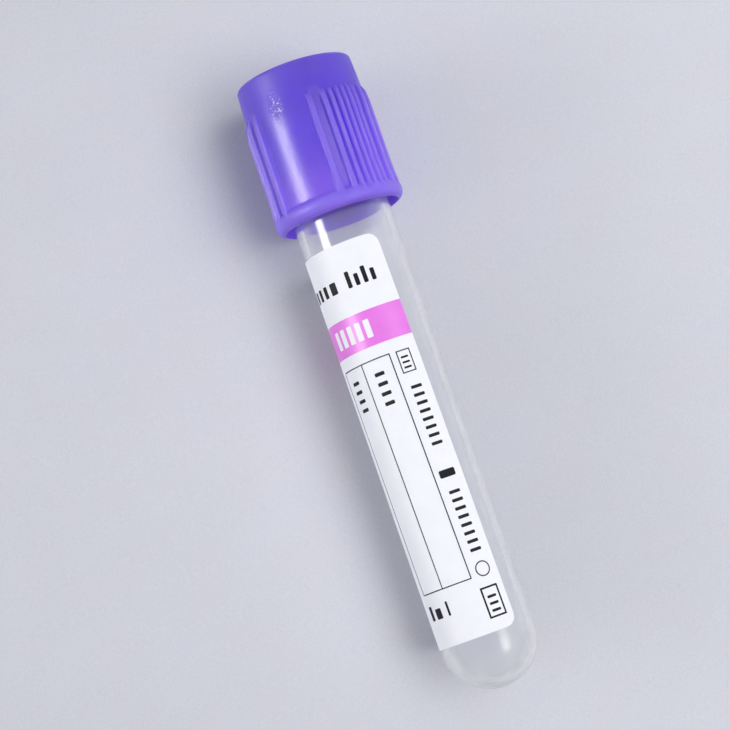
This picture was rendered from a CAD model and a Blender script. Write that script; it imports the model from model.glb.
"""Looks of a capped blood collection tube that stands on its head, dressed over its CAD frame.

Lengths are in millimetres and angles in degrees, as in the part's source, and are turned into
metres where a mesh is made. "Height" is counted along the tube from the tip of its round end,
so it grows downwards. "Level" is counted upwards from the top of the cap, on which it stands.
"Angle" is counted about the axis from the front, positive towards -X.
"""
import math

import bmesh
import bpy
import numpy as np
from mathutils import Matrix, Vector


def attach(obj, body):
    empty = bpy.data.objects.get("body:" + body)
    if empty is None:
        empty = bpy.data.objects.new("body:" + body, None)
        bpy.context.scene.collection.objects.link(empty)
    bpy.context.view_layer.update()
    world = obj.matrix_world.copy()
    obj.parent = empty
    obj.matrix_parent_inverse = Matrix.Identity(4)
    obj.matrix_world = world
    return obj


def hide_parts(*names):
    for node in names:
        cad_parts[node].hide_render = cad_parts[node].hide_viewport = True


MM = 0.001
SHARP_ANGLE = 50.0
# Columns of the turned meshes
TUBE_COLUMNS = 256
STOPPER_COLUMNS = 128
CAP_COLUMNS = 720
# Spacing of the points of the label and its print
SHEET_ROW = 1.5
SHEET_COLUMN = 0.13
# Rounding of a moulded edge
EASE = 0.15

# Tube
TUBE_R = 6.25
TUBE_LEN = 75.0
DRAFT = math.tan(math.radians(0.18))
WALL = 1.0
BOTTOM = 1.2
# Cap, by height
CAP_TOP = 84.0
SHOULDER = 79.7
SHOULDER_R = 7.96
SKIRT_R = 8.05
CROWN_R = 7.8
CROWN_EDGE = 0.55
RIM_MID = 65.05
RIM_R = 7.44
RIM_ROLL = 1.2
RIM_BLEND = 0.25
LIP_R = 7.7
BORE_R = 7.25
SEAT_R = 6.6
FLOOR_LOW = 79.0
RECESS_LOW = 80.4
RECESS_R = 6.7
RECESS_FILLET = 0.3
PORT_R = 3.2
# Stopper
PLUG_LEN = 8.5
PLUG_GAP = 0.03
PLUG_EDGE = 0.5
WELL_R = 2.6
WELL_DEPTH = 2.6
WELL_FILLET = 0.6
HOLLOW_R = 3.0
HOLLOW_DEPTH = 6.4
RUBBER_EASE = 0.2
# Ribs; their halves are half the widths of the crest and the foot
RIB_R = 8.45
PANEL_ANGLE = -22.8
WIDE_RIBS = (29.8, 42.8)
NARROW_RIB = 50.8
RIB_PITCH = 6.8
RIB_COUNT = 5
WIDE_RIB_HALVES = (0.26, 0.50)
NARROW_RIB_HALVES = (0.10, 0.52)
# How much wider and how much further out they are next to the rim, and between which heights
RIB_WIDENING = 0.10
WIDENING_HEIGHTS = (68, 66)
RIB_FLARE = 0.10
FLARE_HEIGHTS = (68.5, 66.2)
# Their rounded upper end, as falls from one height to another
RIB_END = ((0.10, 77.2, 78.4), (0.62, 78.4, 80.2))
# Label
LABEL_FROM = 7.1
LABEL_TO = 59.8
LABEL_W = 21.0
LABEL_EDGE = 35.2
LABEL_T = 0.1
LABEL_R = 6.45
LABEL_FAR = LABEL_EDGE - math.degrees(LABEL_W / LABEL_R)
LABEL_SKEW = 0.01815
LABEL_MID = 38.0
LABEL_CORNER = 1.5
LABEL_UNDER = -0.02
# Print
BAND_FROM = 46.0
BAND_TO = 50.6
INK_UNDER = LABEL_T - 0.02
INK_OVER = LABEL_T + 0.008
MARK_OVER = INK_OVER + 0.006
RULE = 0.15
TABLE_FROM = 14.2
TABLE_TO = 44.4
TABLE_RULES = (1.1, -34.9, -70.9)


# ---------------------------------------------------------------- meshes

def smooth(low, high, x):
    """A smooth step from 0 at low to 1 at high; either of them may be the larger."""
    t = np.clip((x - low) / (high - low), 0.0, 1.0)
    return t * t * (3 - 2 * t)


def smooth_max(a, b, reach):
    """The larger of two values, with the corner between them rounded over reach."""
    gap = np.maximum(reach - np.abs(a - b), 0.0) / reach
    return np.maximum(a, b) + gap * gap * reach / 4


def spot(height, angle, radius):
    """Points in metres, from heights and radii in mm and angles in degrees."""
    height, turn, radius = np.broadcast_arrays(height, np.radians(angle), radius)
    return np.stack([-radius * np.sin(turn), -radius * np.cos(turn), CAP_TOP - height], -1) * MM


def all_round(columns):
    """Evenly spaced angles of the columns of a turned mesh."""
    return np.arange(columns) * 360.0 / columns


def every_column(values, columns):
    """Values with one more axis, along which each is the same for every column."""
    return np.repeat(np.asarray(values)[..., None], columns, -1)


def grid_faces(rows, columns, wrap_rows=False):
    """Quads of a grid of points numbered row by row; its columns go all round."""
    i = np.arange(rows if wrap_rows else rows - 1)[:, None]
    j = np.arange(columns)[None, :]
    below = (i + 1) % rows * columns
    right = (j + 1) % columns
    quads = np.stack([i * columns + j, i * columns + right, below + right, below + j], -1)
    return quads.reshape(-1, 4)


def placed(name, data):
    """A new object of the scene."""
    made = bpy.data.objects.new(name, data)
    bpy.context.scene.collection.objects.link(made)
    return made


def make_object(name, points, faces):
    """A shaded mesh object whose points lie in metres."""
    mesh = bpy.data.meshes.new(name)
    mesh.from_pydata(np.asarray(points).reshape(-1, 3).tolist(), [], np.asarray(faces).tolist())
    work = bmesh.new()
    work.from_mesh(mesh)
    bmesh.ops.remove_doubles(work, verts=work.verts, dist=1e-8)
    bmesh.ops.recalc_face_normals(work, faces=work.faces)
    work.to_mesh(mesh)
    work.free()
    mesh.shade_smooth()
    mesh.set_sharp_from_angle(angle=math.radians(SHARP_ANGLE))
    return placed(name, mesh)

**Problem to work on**
Reproduce the listing above verbatim, from first line to last.

**Output of the task**
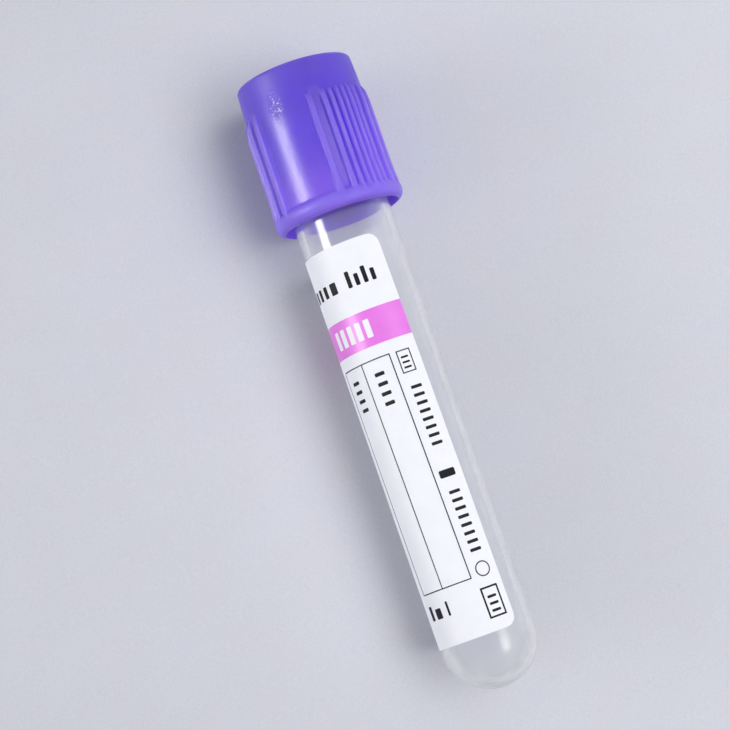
This picture was rendered from a CAD model and a Blender script. Write that script; it imports the model from model.glb.
"""Looks of a capped blood collection tube that stands on its head, dressed over its CAD frame.

Lengths are in millimetres and angles in degrees, as in the part's source, and are turned into
metres where a mesh is made. "Height" is counted along the tube from the tip of its round end,
so it grows downwards. "Level" is counted upwards from the top of the cap, on which it stands.
"Angle" is counted about the axis from the front, positive towards -X.
"""
import math

import bmesh
import bpy
import numpy as np
from mathutils import Matrix, Vector


def attach(obj, body):
    empty = bpy.data.objects.get("body:" + body)
    if empty is None:
        empty = bpy.data.objects.new("body:" + body, None)
        bpy.context.scene.collection.objects.link(empty)
    bpy.context.view_layer.update()
    world = obj.matrix_world.copy()
    obj.parent = empty
    obj.matrix_parent_inverse = Matrix.Identity(4)
    obj.matrix_world = world
    return obj


def hide_parts(*names):
    for node in names:
        cad_parts[node].hide_render = cad_parts[node].hide_viewport = True


MM = 0.001
SHARP_ANGLE = 50.0
# Columns of the turned meshes
TUBE_COLUMNS = 256
STOPPER_COLUMNS = 128
CAP_COLUMNS = 720
# Spacing of the points of the label and its print
SHEET_ROW = 1.5
SHEET_COLUMN = 0.13
# Rounding of a moulded edge
EASE = 0.15

# Tube
TUBE_R = 6.25
TUBE_LEN = 75.0
DRAFT = math.tan(math.radians(0.18))
WALL = 1.0
BOTTOM = 1.2
# Cap, by height
CAP_TOP = 84.0
SHOULDER = 79.7
SHOULDER_R = 7.96
SKIRT_R = 8.05
CROWN_R = 7.8
CROWN_EDGE = 0.55
RIM_MID = 65.05
RIM_R = 7.44
RIM_ROLL = 1.2
RIM_BLEND = 0.25
LIP_R = 7.7
BORE_R = 7.25
SEAT_R = 6.6
FLOOR_LOW = 79.0
RECESS_LOW = 80.4
RECESS_R = 6.7
RECESS_FILLET = 0.3
PORT_R = 3.2
# Stopper
PLUG_LEN = 8.5
PLUG_GAP = 0.03
PLUG_EDGE = 0.5
WELL_R = 2.6
WELL_DEPTH = 2.6
WELL_FILLET = 0.6
HOLLOW_R = 3.0
HOLLOW_DEPTH = 6.4
RUBBER_EASE = 0.2
# Ribs; their halves are half the widths of the crest and the foot
RIB_R = 8.45
PANEL_ANGLE = -22.8
WIDE_RIBS = (29.8, 42.8)
NARROW_RIB = 50.8
RIB_PITCH = 6.8
RIB_COUNT = 5
WIDE_RIB_HALVES = (0.26, 0.50)
NARROW_RIB_HALVES = (0.10, 0.52)
# How much wider and how much further out they are next to the rim, and between which heights
RIB_WIDENING = 0.10
WIDENING_HEIGHTS = (68, 66)
RIB_FLARE = 0.10
FLARE_HEIGHTS = (68.5, 66.2)
# Their rounded upper end, as falls from one height to another
RIB_END = ((0.10, 77.2, 78.4), (0.62, 78.4, 80.2))
# Label
LABEL_FROM = 7.1
LABEL_TO = 59.8
LABEL_W = 21.0
LABEL_EDGE = 35.2
LABEL_T = 0.1
LABEL_R = 6.45
LABEL_FAR = LABEL_EDGE - math.degrees(LABEL_W / LABEL_R)
LABEL_SKEW = 0.01815
LABEL_MID = 38.0
LABEL_CORNER = 1.5
LABEL_UNDER = -0.02
# Print
BAND_FROM = 46.0
BAND_TO = 50.6
INK_UNDER = LABEL_T - 0.02
INK_OVER = LABEL_T + 0.008
MARK_OVER = INK_OVER + 0.006
RULE = 0.15
TABLE_FROM = 14.2
TABLE_TO = 44.4
TABLE_RULES = (1.1, -34.9, -70.9)


# ---------------------------------------------------------------- meshes

def smooth(low, high, x):
    """A smooth step from 0 at low to 1 at high; either of them may be the larger."""
    t = np.clip((x - low) / (high - low), 0.0, 1.0)
    return t * t * (3 - 2 * t)


def smooth_max(a, b, reach):
    """The larger of two values, with the corner between them rounded over reach."""
    gap = np.maximum(reach - np.abs(a - b), 0.0) / reach
    return np.maximum(a, b) + gap * gap * reach / 4


def spot(height, angle, radius):
    """Points in metres, from heights and radii in mm and angles in degrees."""
    height, turn, radius = np.broadcast_arrays(height, np.radians(angle), radius)
    return np.stack([-radius * np.sin(turn), -radius * np.cos(turn), CAP_TOP - height], -1) * MM


def all_round(columns):
    """Evenly spaced angles of the columns of a turned mesh."""
    return np.arange(columns) * 360.0 / columns


def every_column(values, columns):
    """Values with one more axis, along which each is the same for every column."""
    return np.repeat(np.asarray(values)[..., None], columns, -1)


def grid_faces(rows, columns, wrap_rows=False):
    """Quads of a grid of points numbered row by row; its columns go all round."""
    i = np.arange(rows if wrap_rows else rows - 1)[:, None]
    j = np.arange(columns)[None, :]
    below = (i + 1) % rows * columns
    right = (j + 1) % columns
    quads = np.stack([i * columns + j, i * columns + right, below + right, below + j], -1)
    return quads.reshape(-1, 4)


def placed(name, data):
    """A new object of the scene."""
    made = bpy.data.objects.new(name, data)
    bpy.context.scene.collection.objects.link(made)
    return made


def make_object(name, points, faces):
    """A shaded mesh object whose points lie in metres."""
    mesh = bpy.data.meshes.new(name)
    mesh.from_pydata(np.asarray(points).reshape(-1, 3).tolist(), [], np.asarray(faces).tolist())
    work = bmesh.new()
    work.from_mesh(mesh)
    bmesh.ops.remove_doubles(work, verts=work.verts, dist=1e-8)
    bmesh.ops.recalc_face_normals(work, faces=work.faces)
    work.to_mesh(mesh)
    work.free()
    mesh.shade_smooth()
    mesh.set_sharp_from_angle(angle=math.radians(SHARP_ANGLE))
    return placed(name, mesh)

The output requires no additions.